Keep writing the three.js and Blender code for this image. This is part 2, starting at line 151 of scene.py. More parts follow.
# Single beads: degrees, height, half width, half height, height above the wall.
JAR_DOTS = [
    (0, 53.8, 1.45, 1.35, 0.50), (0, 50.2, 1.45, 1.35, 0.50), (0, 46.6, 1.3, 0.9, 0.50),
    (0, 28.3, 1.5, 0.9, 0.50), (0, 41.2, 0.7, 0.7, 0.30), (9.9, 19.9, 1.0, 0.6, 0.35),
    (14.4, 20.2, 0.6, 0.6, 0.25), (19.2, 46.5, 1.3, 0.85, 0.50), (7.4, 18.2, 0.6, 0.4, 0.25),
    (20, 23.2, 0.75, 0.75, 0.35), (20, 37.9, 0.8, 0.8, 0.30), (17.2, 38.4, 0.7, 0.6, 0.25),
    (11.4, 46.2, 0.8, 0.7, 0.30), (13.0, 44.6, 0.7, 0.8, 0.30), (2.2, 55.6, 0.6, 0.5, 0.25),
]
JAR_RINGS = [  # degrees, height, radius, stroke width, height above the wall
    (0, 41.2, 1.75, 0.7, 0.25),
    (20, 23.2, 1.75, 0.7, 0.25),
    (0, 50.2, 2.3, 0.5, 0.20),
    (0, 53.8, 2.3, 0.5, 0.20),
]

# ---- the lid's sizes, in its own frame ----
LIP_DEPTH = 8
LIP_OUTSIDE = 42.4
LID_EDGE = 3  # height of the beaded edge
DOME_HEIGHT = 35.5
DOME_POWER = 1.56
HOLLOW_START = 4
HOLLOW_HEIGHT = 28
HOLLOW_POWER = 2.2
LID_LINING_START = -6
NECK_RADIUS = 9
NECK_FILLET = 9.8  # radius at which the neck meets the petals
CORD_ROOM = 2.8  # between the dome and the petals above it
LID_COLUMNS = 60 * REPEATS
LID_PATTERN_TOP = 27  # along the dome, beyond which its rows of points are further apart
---
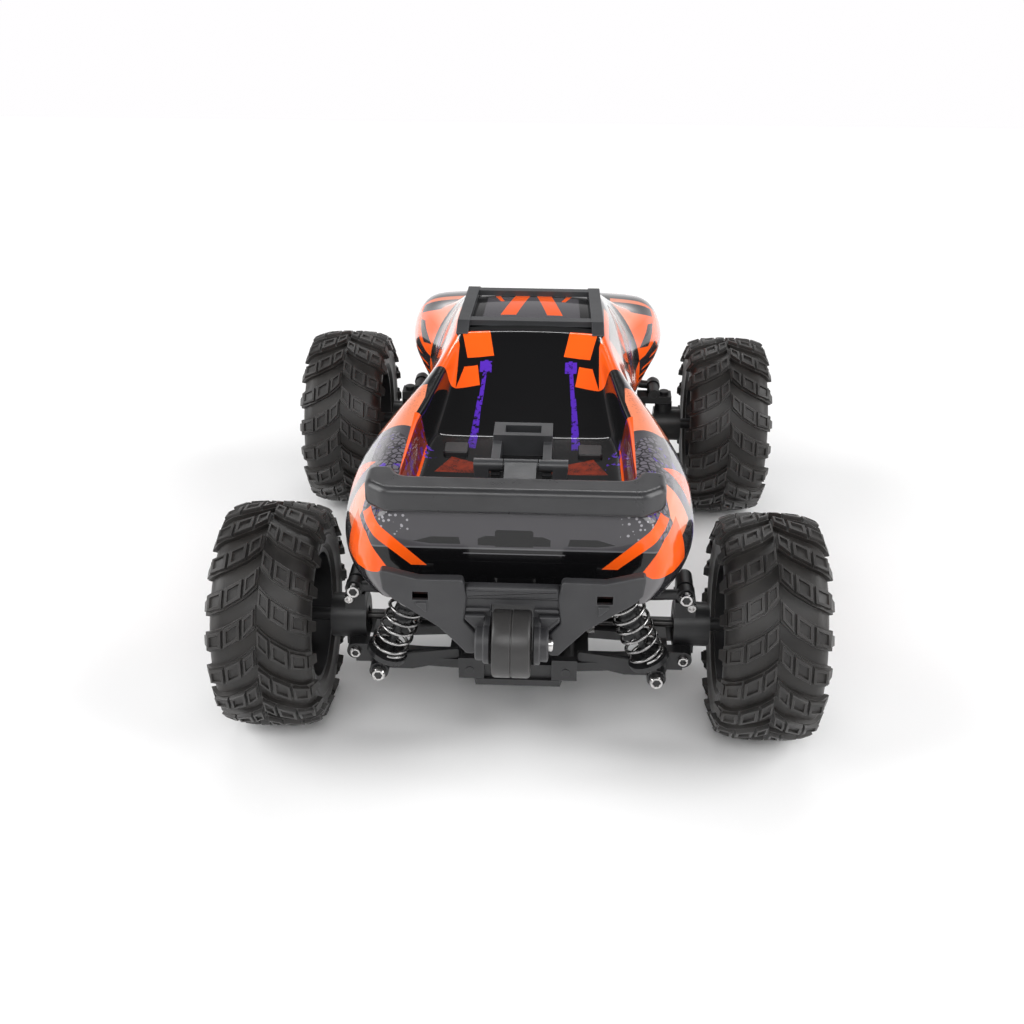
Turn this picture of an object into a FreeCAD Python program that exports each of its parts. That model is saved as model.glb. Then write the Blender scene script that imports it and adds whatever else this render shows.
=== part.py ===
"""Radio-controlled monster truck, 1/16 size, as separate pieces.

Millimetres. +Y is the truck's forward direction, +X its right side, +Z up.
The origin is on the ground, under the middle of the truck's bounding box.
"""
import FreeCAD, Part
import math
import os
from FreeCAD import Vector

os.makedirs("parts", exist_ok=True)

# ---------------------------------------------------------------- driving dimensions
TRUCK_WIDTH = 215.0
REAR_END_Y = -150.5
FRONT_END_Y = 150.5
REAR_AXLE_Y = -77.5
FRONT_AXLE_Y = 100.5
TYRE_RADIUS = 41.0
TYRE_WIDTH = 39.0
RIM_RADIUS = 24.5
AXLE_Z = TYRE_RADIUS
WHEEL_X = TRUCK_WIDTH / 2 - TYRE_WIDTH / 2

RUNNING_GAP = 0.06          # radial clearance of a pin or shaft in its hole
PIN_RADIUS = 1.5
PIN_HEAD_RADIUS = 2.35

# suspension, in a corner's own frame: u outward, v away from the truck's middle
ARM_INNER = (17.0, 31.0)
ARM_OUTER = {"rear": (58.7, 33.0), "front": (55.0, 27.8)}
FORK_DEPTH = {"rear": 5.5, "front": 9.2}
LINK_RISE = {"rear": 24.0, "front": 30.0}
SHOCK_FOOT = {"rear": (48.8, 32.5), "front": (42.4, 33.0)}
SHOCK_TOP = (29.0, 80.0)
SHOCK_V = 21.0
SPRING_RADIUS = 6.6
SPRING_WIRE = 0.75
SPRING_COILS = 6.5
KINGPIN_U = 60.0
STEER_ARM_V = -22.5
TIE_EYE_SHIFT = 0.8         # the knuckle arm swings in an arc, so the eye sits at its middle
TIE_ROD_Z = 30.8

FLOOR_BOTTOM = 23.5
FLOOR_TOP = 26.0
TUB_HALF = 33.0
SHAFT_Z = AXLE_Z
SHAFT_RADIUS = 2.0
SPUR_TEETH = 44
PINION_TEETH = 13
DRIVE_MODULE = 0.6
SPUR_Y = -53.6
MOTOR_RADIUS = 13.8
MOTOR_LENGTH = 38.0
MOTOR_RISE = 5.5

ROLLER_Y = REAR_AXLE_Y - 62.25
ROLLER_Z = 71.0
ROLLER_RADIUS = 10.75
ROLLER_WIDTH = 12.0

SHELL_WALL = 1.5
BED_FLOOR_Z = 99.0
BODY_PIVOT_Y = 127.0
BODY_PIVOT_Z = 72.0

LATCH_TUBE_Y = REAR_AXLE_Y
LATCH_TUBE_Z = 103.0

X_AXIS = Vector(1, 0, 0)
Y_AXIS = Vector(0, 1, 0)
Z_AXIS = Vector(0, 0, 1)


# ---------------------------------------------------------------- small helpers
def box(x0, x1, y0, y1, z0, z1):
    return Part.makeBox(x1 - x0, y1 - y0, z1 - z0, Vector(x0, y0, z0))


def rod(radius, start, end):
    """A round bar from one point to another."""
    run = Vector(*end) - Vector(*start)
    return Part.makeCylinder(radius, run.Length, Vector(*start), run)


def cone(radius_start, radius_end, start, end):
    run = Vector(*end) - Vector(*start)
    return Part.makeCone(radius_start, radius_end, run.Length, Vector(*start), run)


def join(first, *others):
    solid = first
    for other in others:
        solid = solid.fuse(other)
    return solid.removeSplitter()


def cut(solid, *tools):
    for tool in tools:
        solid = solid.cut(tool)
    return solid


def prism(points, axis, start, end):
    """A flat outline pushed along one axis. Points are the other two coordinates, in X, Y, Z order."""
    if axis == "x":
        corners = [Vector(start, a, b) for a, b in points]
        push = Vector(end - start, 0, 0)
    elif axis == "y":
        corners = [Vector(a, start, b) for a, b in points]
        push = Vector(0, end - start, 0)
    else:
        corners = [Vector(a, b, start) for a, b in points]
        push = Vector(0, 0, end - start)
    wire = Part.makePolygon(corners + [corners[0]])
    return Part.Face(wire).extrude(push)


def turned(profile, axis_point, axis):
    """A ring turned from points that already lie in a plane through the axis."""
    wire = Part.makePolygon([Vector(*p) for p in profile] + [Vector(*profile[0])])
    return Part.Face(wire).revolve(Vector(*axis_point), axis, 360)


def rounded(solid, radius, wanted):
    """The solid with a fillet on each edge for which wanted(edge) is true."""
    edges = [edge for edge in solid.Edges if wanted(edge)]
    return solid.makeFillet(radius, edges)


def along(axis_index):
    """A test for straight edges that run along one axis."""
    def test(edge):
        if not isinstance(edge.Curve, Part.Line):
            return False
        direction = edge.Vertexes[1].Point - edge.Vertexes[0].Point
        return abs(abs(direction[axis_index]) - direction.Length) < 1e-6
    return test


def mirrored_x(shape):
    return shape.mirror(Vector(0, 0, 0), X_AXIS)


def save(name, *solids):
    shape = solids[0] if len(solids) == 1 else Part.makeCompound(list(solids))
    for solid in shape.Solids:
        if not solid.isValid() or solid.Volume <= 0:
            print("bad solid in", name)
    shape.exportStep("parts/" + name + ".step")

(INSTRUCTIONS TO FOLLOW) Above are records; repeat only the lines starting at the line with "Turn this picture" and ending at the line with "PIN_HEAD_RADIUS = 2.35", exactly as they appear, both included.

(OUTPUT)
Turn this picture of an object into a FreeCAD Python program that exports each of its parts. That model is saved as model.glb. Then write the Blender scene script that imports it and adds whatever else this render shows.
=== part.py ===
"""Radio-controlled monster truck, 1/16 size, as separate pieces.

Millimetres. +Y is the truck's forward direction, +X its right side, +Z up.
The origin is on the ground, under the middle of the truck's bounding box.
"""
import FreeCAD, Part
import math
import os
from FreeCAD import Vector

os.makedirs("parts", exist_ok=True)

# ---------------------------------------------------------------- driving dimensions
TRUCK_WIDTH = 215.0
REAR_END_Y = -150.5
FRONT_END_Y = 150.5
REAR_AXLE_Y = -77.5
FRONT_AXLE_Y = 100.5
TYRE_RADIUS = 41.0
TYRE_WIDTH = 39.0
RIM_RADIUS = 24.5
AXLE_Z = TYRE_RADIUS
WHEEL_X = TRUCK_WIDTH / 2 - TYRE_WIDTH / 2

RUNNING_GAP = 0.06          # radial clearance of a pin or shaft in its hole
PIN_RADIUS = 1.5
PIN_HEAD_RADIUS = 2.35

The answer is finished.